Why is downsizing so brutally hard? Beyond the immense physical drain of the effort, downsizing has crushing emotional and spiritual heaviness if it lacks empowering framing. Unless downsizing is the door to your vital future, it will be experienced as an agonizing series of losses (that was the kids' favorite TV chair; that huge Christmas tree was my dream). This is why we should be compassionate with our elders who fight relocation with what looks like irrational ferocity. "But I need you to be safe" rings hollow if it seems to come at the cost of everything she knows, relies on, and treasures, her comforts and very identity. The only way to reach peace is for her to see a vital future worth the change.

How I found my vital future, I realize now, was to define it in terms of cohousing, of moving into intentional, supportive community. I came to see that all-eggs-in-one-basket dependence on the nuclear family for emotional well-being perhaps works for some folks at some times, but it seems a poor strategy for the post-empty-nest phase of life, where households shrink and change and employment wanes. Space opens up in this phase of life, but our old suburban environment (which has ample busywork in the form of constant upkeep) lacks an organic means to infuse daily life with revitalizing and nurturing activity. Like a butterfly, we need to dissolve and rebuild ourselves to master what's next. Downsizing is our chrysalis.

Cohousing — short-hand for living in intentional community and sharing common spaces — has, at its core, the secret to downsizing: placing people ahead of things.

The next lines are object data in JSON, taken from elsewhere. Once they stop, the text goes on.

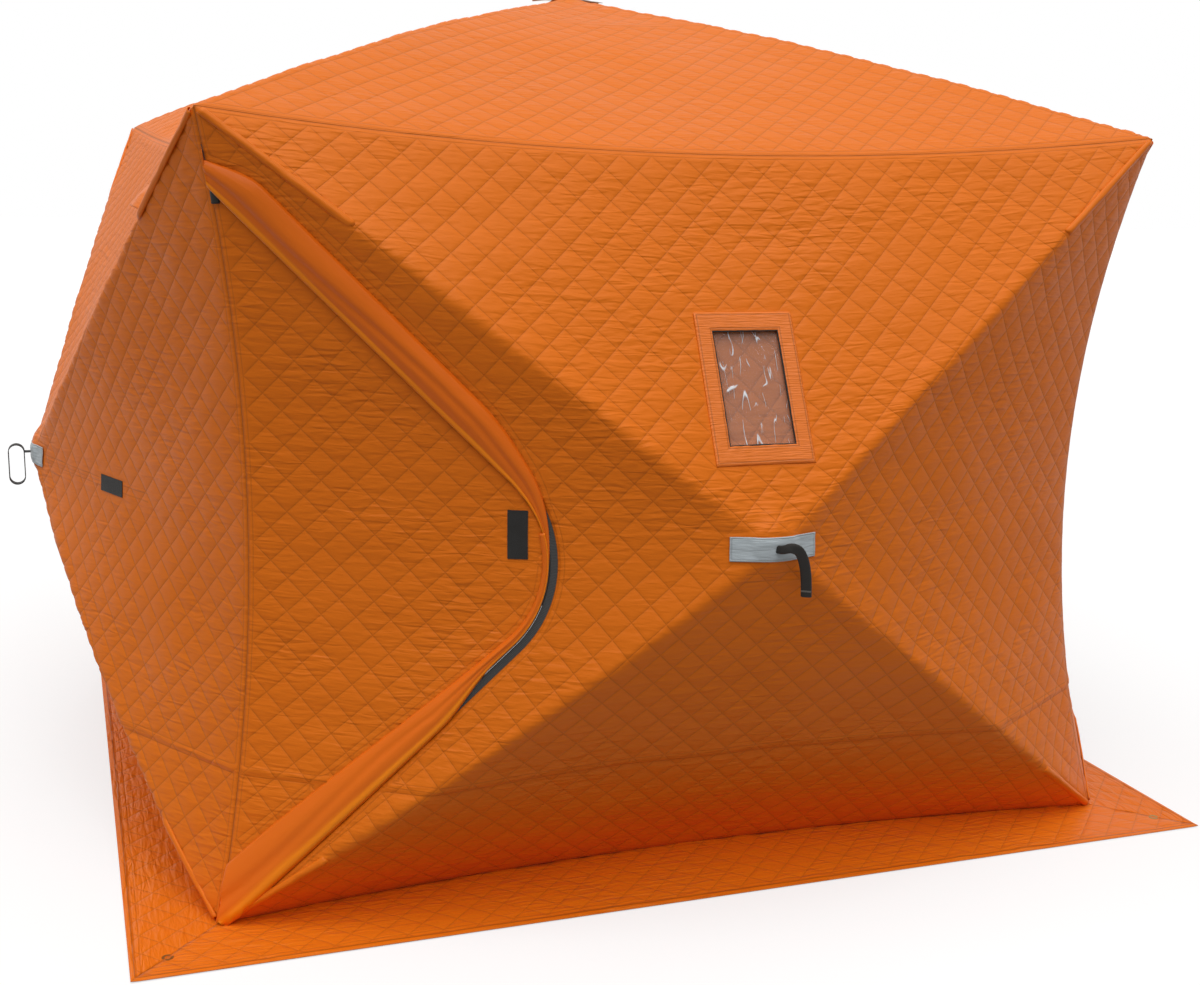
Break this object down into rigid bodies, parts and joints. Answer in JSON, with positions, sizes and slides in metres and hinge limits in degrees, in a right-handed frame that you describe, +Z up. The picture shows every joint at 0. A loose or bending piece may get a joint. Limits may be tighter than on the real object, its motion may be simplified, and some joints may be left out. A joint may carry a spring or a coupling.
{
  "type": "ice fishing shelter",
  "caption": "Pop-up quilted shelter for ice fishing: hub-and-pole walls and roof, side-hinged zip door, small window, vent hoods and a ground skirt with anchor eyelets.",
  "frame": {"origin": "on the ground under the middle of the shelter", "axes": "+Z up; the wall with the door faces -Y, with the door at its -X side; the wall with the tie-back tape faces -X"},
  "size_m": [2.9676, 2.9676, 2.0438],
  "materials": {
    "shell_cloth": "quilted polyester oxford cloth, satin",
    "door_cloth": "quilted polyester oxford cloth, satin",
    "skirt_cloth": "quilted polyester oxford cloth, satin",
    "flap_cloth": "coated nylon, semi-gloss",
    "hood_cloth": "coated nylon, semi-gloss",
    "reflective_band": "grey reflective tape cloth",
    "webbing": "black woven polypropylene",
    "hook_tape": "black hook and loop tape",
    "zip": "black coil zip on woven tape",
    "window_film": "clear flexible film, glossy",
    "moulded_nylon": "glass-filled nylon, satin",
    "fibre_rod": "pultruded glass fibre, semi-gloss",
    "brass": "rolled brass, dulled"
  },
  "bodies": {
    "shelter": {"front_top_panel": "shell_cloth", "front_right_panel": "shell_cloth", "front_bottom_panel": "shell_cloth", "front_left_panel": "shell_cloth", "roof_front_panel": "shell_cloth", "front_skirt": "skirt_cloth", "front_pull_strap": "webbing", "right_top_panel": "shell_cloth", "right_right_panel": "shell_cloth", "right_bottom_panel": "shell_cloth", "right_left_panel": "shell_cloth", "roof_right_panel": "shell_cloth", "right_skirt": "skirt_cloth", "right_pull_strap": "webbing", "back_top_panel": "shell_cloth", "back_right_panel": "shell_cloth", "back_bottom_panel": "shell_cloth", "back_left_panel": "shell_cloth", "roof_back_panel": "shell_cloth", "back_skirt": "skirt_cloth", "back_pull_strap": "webbing", "left_top_panel": "shell_cloth", "left_right_panel": "shell_cloth", "left_bottom_panel": "shell_cloth", "left_left_panel": "shell_cloth", "roof_left_panel": "shell_cloth", "left_skirt": "skirt_cloth", "left_pull_strap": "webbing", "roof_pull_strap": "webbing", "door_jamb": "door_cloth", "tie_back_tape": "hook_tape", "zip_tape": "zip", "storm_flap": "flap_cloth", "window_panes": "window_film", "window_covers": "shell_cloth", "vent_hoods": "hood_cloth", "hubs": "moulded_nylon", "wall_poles": "fibre_rod", "roof_poles": "fibre_rod", "corner_joints": "moulded_nylon", "hub_patches": "reflective_band", "skirt_grommets": "brass", "guy_tabs": "webbing"},
    "door": {"door_leaf": "door_cloth", "door_tape": "hook_tape"}
  },
  "joints": [
    {"name": "door_swing", "type": "hinge", "parent": "shelter", "child": "door", "pos_m": [-1.03, -1.03, 0.79], "axis": [0, 0, -1], "range_deg": [0, 150]}
  ]
}
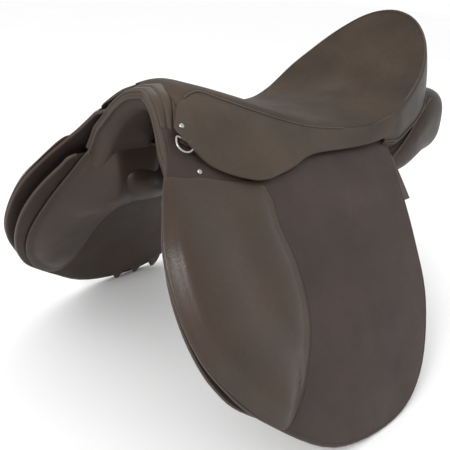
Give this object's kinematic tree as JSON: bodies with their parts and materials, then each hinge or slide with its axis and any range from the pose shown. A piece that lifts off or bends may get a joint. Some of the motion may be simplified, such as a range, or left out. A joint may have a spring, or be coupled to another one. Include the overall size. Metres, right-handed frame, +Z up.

Things. During the nesting and chick-raising years, we become intensely thing-focused: rooms for kids; yards for pets; cars for errands; patio for parties; storage for decorations; upgrades for property value. Tremendous focus, time, and treasure goes into crafting our living space and all of its comforts and entertainments, all toward an imagined future in which we'll slow down enough to actually enjoy them. What we miss in that is the understanding that it comes down to Enjoy them with who, right now? Waiting around for grown children to visit relegates the bulk of life to gray in-between time, for many of us. And home improvement and maintenance, which we once met with ambition, now is left a tiring ritual detached from its prior urgency. Many punctuate these days with travel, but that can be largely a mechanism to flee the gray and fill the time. This heaviness is not a sign of a problem but of it being time to change. 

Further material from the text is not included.